Abstract

This paper examines how contemporary Northern Irish playwright David Ireland’s Cyprus Avenue (2016) articulates the Northern Irish unionists’ antagonism in tandem with the displacement of Ulster in a world of changing spaces. While post-Troubles Northern Irish dramas have been easily grouped together with a shared sensibility in their attitude towards the processes of truth and reconciliation, Ireland’s drama regards the process of spatial homogenization as a crisis, a sense of placelessness, or the loss of the socio-culturally distinct Northern Irish identity. Cyprus Avenue traces the unionists’ sense of placelessness, fear, and anger for the identity dissolution, as globalization requires the psychological and emotional attachment to Northern Irish place to be erased. The play further shows the burdens of geo-ideologically liminal positioning of Ulster unionism and unionists’ psychogeography by highlighting bizarre and violent ways in which unionism is maintained and reproduced in the post-peace process Brexit era. The dramatic power of Ireland draws on the tension between the placelessness in a world of changing spaces and the quest for the assertion of the primacy of place.

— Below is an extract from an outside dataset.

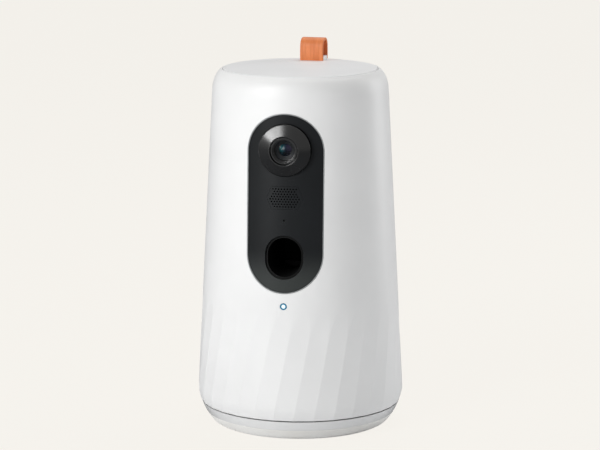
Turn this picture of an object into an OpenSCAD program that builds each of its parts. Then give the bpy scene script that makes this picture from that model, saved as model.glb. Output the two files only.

Ireland’s drama helps to acknowledge new predicaments and contestations of disintegrating Ulster unionism in shaping the milieu of post-peace process Northern Ireland. Rather than defining or constructing a unique identity, Cyprus Avenue allows us to examine contrasting dramatic focuses for contemporary Northern Irish geography as the play adheres to, yet challenges the Northern Irish identity problems. On a broader scope, this paper aims to demonstrate that Ireland’s drama can significantly contribute to understanding different dimensions of the Northern Irish milieu.